▸ TASK DIRECTIONS:
Reproduce only the lines of the material below that start at the line containing "for (s = SIDES)" and stop at the line containing "import mathutils". Keep both end lines.

▸ PROVIDED MATERIAL:
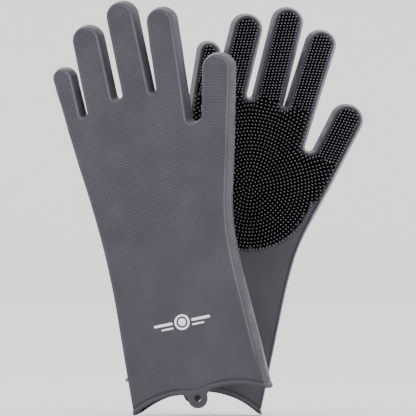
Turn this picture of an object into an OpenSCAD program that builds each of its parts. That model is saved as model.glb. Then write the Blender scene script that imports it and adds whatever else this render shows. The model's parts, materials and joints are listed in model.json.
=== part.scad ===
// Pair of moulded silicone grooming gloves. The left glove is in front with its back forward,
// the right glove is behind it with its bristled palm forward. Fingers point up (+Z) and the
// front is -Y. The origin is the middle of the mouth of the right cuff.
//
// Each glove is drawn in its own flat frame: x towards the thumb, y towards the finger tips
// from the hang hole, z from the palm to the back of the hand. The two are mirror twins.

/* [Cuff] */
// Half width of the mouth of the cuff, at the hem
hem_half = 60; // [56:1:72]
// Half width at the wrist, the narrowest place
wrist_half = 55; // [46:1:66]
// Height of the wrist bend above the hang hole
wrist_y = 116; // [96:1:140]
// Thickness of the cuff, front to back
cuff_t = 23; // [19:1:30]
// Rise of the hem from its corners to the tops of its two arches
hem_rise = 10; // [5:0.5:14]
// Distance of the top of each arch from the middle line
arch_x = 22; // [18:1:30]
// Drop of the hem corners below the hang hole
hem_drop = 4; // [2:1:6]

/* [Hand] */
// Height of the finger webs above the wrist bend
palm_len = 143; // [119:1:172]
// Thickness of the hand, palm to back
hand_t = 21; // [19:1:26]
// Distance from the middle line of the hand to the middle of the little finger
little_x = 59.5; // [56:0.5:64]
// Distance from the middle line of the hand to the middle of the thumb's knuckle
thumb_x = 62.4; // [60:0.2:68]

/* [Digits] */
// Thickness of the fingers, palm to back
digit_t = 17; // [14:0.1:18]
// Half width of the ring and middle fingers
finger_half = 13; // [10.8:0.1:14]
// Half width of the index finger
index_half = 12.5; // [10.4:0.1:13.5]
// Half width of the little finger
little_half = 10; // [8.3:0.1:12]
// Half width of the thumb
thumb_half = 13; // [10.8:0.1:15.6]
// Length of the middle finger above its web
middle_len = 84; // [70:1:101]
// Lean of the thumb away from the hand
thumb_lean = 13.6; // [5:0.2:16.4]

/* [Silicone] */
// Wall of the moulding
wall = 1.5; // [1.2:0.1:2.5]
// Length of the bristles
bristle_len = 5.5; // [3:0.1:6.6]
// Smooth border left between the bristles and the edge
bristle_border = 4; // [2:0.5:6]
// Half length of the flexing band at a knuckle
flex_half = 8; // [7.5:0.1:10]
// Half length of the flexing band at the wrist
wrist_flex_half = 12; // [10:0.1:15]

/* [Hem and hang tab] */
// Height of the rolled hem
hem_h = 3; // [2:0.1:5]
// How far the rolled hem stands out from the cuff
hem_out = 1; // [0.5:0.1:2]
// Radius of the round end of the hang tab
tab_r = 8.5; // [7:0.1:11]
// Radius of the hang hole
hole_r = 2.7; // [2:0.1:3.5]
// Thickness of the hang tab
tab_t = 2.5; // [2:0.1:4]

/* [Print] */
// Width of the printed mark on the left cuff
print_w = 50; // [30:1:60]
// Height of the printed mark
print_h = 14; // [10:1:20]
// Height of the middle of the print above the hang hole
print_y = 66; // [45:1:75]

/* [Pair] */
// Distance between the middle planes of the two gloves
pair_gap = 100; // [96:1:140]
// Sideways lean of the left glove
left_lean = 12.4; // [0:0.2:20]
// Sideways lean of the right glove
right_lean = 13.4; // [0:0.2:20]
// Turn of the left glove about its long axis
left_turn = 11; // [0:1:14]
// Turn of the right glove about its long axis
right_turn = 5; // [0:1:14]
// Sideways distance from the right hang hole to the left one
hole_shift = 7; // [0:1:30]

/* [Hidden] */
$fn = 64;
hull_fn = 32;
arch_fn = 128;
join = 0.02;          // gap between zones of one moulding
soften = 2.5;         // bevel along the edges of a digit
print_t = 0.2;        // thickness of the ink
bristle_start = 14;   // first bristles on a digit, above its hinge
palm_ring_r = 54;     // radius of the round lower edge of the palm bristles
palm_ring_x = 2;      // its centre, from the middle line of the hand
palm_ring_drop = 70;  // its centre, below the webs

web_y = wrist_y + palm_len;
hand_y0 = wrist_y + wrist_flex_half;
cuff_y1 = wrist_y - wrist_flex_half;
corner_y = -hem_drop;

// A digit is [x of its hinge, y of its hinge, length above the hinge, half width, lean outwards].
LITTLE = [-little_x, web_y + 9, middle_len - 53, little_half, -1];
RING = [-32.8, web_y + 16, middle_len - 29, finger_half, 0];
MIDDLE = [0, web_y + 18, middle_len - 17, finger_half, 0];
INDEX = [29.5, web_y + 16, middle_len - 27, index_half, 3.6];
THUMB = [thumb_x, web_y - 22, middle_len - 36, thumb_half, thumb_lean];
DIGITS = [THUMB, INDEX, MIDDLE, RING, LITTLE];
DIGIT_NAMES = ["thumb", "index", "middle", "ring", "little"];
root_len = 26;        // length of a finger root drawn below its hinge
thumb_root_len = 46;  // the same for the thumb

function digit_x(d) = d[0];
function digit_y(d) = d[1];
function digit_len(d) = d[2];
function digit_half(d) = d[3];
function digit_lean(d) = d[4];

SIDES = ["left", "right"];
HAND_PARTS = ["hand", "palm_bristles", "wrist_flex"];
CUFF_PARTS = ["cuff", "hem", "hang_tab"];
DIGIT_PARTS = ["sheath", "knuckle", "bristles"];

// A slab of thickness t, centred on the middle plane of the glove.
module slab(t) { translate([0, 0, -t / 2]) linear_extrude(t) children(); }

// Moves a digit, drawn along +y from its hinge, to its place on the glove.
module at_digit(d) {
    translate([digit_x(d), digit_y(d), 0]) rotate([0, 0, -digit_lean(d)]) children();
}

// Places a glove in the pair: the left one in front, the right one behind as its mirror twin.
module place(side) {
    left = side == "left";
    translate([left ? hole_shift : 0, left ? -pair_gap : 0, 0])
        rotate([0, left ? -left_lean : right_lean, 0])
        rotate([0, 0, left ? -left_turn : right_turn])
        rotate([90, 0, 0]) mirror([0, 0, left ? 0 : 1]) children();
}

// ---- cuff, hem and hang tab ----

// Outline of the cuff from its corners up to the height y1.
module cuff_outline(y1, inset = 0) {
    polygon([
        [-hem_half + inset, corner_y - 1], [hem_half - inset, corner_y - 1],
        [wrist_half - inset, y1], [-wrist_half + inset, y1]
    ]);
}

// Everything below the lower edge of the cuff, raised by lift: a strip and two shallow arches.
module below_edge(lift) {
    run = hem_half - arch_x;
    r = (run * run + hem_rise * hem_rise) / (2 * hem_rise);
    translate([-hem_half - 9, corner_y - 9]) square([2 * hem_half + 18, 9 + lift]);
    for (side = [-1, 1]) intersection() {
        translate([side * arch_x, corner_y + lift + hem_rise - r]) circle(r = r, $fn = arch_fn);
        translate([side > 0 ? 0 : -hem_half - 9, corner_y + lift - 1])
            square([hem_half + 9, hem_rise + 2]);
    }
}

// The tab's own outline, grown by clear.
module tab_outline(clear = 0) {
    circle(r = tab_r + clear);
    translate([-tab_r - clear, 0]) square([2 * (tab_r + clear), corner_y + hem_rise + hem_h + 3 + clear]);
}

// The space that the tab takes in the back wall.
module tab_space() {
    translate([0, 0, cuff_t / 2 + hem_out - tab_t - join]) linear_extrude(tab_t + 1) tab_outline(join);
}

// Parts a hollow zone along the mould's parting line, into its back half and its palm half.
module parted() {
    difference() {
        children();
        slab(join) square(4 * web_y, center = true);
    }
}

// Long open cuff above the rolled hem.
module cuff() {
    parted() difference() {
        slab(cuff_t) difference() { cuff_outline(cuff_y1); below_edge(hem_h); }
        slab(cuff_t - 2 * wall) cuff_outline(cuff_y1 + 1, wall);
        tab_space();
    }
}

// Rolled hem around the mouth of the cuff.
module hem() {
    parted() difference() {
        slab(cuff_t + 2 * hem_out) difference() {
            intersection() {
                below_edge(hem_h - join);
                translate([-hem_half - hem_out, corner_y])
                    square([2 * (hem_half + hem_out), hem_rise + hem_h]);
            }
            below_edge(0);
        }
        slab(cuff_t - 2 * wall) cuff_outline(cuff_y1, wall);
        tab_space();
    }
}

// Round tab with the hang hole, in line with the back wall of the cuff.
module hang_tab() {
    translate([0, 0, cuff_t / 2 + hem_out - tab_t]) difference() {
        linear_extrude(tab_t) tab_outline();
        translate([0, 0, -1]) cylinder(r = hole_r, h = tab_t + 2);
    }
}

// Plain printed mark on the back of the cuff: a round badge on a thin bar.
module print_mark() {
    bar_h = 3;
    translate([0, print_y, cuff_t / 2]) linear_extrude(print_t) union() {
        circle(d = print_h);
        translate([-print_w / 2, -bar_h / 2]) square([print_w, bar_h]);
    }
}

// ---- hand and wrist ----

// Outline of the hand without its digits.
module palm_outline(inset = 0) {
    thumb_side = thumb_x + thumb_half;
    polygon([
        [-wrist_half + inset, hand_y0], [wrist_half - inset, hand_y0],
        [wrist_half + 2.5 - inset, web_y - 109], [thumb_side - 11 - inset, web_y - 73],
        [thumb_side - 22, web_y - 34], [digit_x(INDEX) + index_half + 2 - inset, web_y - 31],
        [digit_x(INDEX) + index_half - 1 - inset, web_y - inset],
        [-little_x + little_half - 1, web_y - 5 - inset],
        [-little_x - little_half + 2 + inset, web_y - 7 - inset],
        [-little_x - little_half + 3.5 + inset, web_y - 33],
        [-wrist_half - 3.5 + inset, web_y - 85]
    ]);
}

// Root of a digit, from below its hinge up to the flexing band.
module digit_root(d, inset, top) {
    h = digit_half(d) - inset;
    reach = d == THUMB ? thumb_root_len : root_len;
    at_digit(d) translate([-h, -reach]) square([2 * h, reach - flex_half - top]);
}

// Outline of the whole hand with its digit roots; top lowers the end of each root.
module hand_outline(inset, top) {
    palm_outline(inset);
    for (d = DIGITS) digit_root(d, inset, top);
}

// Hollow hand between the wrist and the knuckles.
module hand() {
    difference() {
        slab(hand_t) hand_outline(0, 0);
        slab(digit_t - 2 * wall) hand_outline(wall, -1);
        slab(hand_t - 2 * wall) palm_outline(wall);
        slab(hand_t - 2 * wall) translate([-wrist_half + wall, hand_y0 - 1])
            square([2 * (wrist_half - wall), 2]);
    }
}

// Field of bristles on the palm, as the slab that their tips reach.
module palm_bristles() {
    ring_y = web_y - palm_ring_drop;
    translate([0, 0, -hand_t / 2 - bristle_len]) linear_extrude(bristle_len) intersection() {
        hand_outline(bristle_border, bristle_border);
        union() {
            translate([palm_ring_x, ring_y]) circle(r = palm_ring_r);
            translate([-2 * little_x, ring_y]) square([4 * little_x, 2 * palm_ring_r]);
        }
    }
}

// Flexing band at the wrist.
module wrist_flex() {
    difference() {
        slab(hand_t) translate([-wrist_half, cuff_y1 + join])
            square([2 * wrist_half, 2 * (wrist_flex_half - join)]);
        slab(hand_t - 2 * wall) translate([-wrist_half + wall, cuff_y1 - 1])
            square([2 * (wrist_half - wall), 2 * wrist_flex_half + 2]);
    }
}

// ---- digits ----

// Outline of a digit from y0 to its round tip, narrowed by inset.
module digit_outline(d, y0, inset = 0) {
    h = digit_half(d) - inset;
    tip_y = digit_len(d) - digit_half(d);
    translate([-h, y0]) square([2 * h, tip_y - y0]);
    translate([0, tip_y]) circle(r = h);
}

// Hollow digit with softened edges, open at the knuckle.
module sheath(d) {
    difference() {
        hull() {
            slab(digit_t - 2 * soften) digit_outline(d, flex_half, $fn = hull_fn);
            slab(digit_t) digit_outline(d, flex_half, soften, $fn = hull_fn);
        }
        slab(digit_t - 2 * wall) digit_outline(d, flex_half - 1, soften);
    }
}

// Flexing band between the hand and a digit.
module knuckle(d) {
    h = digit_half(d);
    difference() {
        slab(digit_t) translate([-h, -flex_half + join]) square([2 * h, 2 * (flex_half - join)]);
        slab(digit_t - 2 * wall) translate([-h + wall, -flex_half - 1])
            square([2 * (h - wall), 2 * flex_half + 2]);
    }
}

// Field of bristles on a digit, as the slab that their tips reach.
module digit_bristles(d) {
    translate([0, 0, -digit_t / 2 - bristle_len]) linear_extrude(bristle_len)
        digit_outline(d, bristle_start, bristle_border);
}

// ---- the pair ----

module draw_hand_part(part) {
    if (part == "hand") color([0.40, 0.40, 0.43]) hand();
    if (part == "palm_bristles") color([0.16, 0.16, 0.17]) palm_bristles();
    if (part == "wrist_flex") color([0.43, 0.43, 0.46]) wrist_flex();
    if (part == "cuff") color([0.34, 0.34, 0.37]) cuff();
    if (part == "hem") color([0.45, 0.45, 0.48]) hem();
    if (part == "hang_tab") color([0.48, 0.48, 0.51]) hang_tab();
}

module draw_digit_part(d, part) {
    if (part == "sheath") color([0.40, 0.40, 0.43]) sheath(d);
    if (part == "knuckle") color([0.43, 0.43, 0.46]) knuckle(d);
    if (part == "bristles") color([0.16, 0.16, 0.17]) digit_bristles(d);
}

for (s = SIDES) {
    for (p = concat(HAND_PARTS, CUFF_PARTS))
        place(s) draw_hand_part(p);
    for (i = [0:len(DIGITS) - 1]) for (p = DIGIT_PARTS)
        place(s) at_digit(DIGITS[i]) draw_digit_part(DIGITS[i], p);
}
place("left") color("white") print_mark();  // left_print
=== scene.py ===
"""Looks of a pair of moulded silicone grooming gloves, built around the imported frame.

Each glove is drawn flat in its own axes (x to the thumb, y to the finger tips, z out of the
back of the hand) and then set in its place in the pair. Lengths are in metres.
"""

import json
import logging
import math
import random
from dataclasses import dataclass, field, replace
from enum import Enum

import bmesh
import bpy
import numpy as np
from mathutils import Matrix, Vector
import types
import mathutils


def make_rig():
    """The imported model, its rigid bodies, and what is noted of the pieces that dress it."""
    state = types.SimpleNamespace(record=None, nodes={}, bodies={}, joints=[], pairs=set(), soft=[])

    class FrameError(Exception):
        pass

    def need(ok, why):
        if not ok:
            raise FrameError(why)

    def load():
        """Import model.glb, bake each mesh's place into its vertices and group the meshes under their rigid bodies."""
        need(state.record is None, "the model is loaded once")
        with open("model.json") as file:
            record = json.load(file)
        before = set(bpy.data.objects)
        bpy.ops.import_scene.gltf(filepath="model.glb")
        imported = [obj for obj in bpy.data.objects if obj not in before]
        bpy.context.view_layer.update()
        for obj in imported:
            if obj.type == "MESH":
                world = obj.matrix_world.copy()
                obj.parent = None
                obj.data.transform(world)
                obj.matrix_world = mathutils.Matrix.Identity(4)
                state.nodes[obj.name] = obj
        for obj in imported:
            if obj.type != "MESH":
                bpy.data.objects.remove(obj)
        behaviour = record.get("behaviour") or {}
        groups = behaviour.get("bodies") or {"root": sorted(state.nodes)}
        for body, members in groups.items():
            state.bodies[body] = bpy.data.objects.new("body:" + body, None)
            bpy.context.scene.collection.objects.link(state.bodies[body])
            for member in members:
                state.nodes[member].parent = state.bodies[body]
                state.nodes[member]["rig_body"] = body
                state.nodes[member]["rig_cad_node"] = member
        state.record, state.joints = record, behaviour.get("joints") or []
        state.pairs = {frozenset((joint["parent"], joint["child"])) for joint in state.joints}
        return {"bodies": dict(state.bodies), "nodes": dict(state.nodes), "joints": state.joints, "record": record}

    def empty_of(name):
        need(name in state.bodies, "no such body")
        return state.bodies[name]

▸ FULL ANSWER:
for (s = SIDES) {
    for (p = concat(HAND_PARTS, CUFF_PARTS))
        place(s) draw_hand_part(p);
    for (i = [0:len(DIGITS) - 1]) for (p = DIGIT_PARTS)
        place(s) at_digit(DIGITS[i]) draw_digit_part(DIGITS[i], p);
}
place("left") color("white") print_mark();  // left_print
=== scene.py ===
"""Looks of a pair of moulded silicone grooming gloves, built around the imported frame.

Each glove is drawn flat in its own axes (x to the thumb, y to the finger tips, z out of the
back of the hand) and then set in its place in the pair. Lengths are in metres.
"""

import json
import logging
import math
import random
from dataclasses import dataclass, field, replace
from enum import Enum

import bmesh
import bpy
import numpy as np
from mathutils import Matrix, Vector
import types
import mathutils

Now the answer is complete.